▸ YOUR OBJECTIVE: Give the listing below again in full, exactly as written.

▸ MATERIAL:
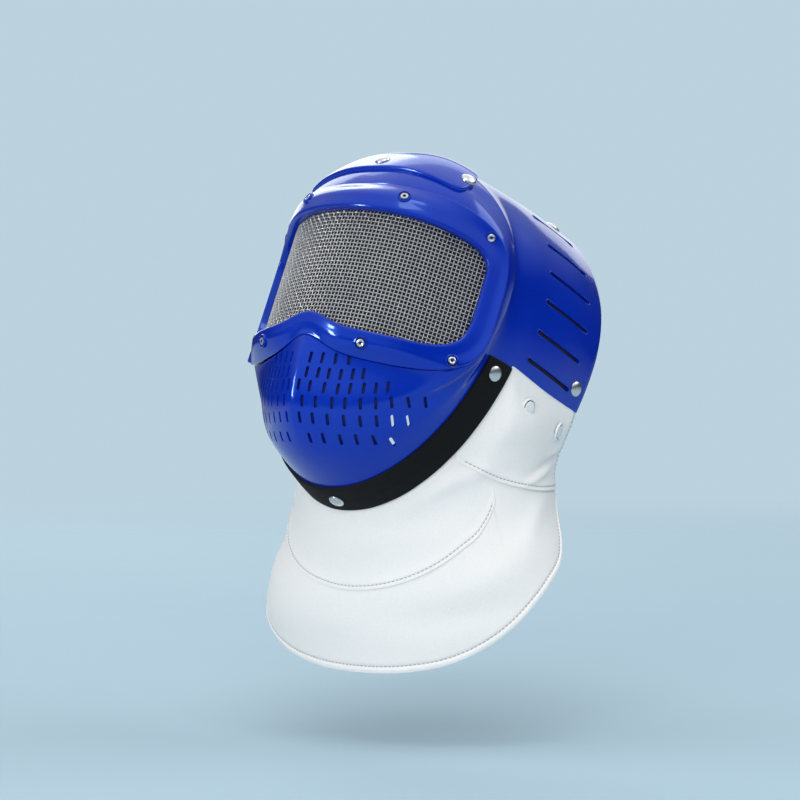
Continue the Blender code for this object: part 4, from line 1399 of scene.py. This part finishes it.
def buildStage():
    look = stageLook
    floorZ = cadBox[0].z - look["floorDrop"]
    radii = [0.0, *np.linspace(look["firstRadius"], look["floorRadius"], look["floorRings"])]
    points, faces = turnedMesh([(radius, floorZ) for radius in radii], look["floorSides"])
    pale = Finish("pale_floor", roughness=0.75, specularLevel=0.1)
    cloud = pale.noise(3, 2)
    here = pale.node("TexCoord", output=3)
    reach = pale.node("VectorMath", {"operation": "LENGTH"}, {0: here}, output=1)
    pale.set(baseColor=pale.mix(cloud, (0.40, 0.54, 0.62, 1), (0.42, 0.56, 0.64, 1)),
             alpha=1 - pale.ramp(reach, look["fadeStart"], look["floorRadius"] * 0.97))
    mesh = makeMesh("studio_floor", points, faces, [pale.material])
    floor = bpy.data.objects.new("studio_floor", mesh)
    bpy.context.scene.collection.objects.link(floor)
    for light in look["lights"]:
        lamp = bpy.data.lights.new(light["name"], "AREA")
        lamp.shape = "RECTANGLE"
        lamp.size, lamp.size_y = light["size"]
        lamp.energy = light["power"]
        lamp.color = light["colour"]
        item = bpy.data.objects.new(light["name"], lamp)
        item.location = light["place"]
        ahead = Vector(look["aim"]) - Vector(light["place"])
        item.rotation_euler = ahead.to_track_quat("-Z", "Y").to_euler()
        item.visible_glossy = light["shines"]
        item.visible_diffuse = light.get("fills", True)
        item.visible_camera = False
        bpy.context.scene.collection.objects.link(item)
    buildWorld()
    bpy.context.scene.view_settings.view_transform = "Standard"


cameraLook = {
    "azimuth": math.radians(36.9),
    "elevation": math.radians(2.6),
    "distance": 2.2,
    "aim": (0.0298, -0.1150, -0.1595),
    "lens": 132.5,
}


def buildCamera():
    look = cameraLook
    level = math.cos(look["elevation"])
    away = Vector((math.sin(look["azimuth"]) * level, -math.cos(look["azimuth"]) * level,
                   math.sin(look["elevation"])))
    data = bpy.data.cameras.new("camera")
    data.lens = look["lens"]
    data.sensor_width = 36
    camera = bpy.data.objects.new("camera", data)
    camera.location = Vector(look["aim"]) + away * look["distance"]
    camera.rotation_euler = (-away).to_track_quat("-Z", "Y").to_euler()
    bpy.context.scene.collection.objects.link(camera)
    bpy.context.scene.camera = camera


buildStage()
buildCamera()
print("cad box", [round(v, 4) for v in (*cadBox[0], *cadBox[1])])
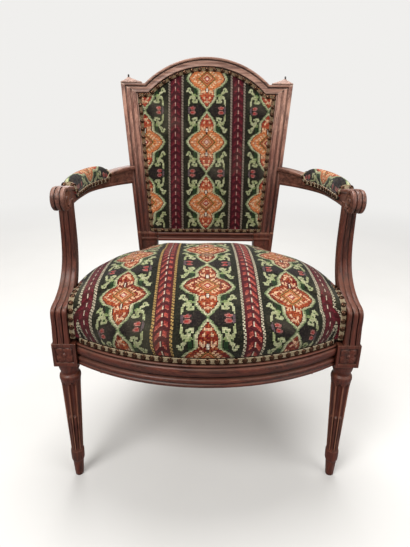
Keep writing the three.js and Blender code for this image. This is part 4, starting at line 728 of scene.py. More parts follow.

▸ SOLUTION:
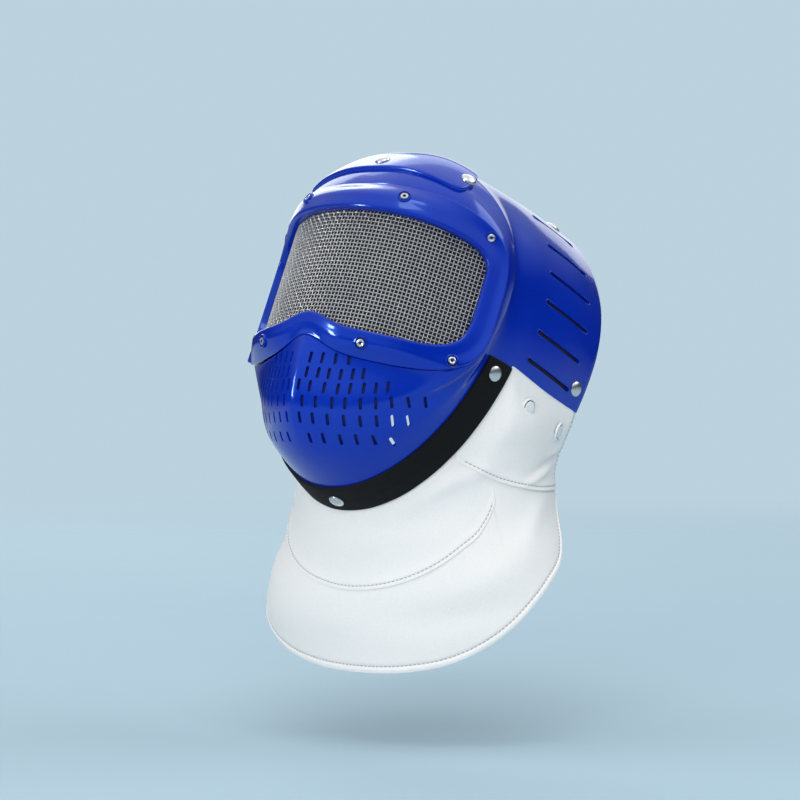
Continue the Blender code for this object: part 4, from line 1399 of scene.py. This part finishes it.
def buildStage():
    look = stageLook
    floorZ = cadBox[0].z - look["floorDrop"]
    radii = [0.0, *np.linspace(look["firstRadius"], look["floorRadius"], look["floorRings"])]
    points, faces = turnedMesh([(radius, floorZ) for radius in radii], look["floorSides"])
    pale = Finish("pale_floor", roughness=0.75, specularLevel=0.1)
    cloud = pale.noise(3, 2)
    here = pale.node("TexCoord", output=3)
    reach = pale.node("VectorMath", {"operation": "LENGTH"}, {0: here}, output=1)
    pale.set(baseColor=pale.mix(cloud, (0.40, 0.54, 0.62, 1), (0.42, 0.56, 0.64, 1)),
             alpha=1 - pale.ramp(reach, look["fadeStart"], look["floorRadius"] * 0.97))
    mesh = makeMesh("studio_floor", points, faces, [pale.material])
    floor = bpy.data.objects.new("studio_floor", mesh)
    bpy.context.scene.collection.objects.link(floor)
    for light in look["lights"]:
        lamp = bpy.data.lights.new(light["name"], "AREA")
        lamp.shape = "RECTANGLE"
        lamp.size, lamp.size_y = light["size"]
        lamp.energy = light["power"]
        lamp.color = light["colour"]
        item = bpy.data.objects.new(light["name"], lamp)
        item.location = light["place"]
        ahead = Vector(look["aim"]) - Vector(light["place"])
        item.rotation_euler = ahead.to_track_quat("-Z", "Y").to_euler()
        item.visible_glossy = light["shines"]
        item.visible_diffuse = light.get("fills", True)
        item.visible_camera = False
        bpy.context.scene.collection.objects.link(item)
    buildWorld()
    bpy.context.scene.view_settings.view_transform = "Standard"


cameraLook = {
    "azimuth": math.radians(36.9),
    "elevation": math.radians(2.6),
    "distance": 2.2,
    "aim": (0.0298, -0.1150, -0.1595),
    "lens": 132.5,
}


def buildCamera():
    look = cameraLook
    level = math.cos(look["elevation"])
    away = Vector((math.sin(look["azimuth"]) * level, -math.cos(look["azimuth"]) * level,
                   math.sin(look["elevation"])))
    data = bpy.data.cameras.new("camera")
    data.lens = look["lens"]
    data.sensor_width = 36
    camera = bpy.data.objects.new("camera", data)
    camera.location = Vector(look["aim"]) + away * look["distance"]
    camera.rotation_euler = (-away).to_track_quat("-Z", "Y").to_euler()
    bpy.context.scene.collection.objects.link(camera)
    bpy.context.scene.camera = camera


buildStage()
buildCamera()
print("cad box", [round(v, 4) for v in (*cadBox[0], *cadBox[1])])
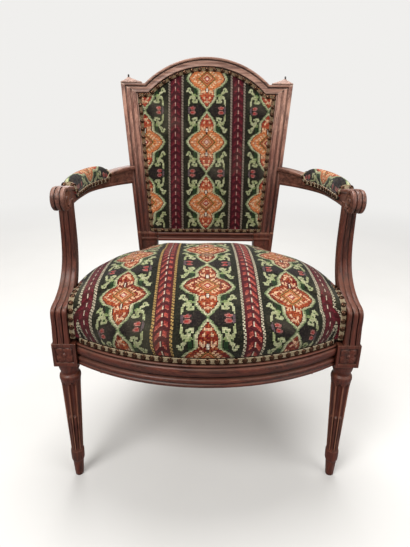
Keep writing the three.js and Blender code for this image. This is part 4, starting at line 728 of scene.py. More parts follow.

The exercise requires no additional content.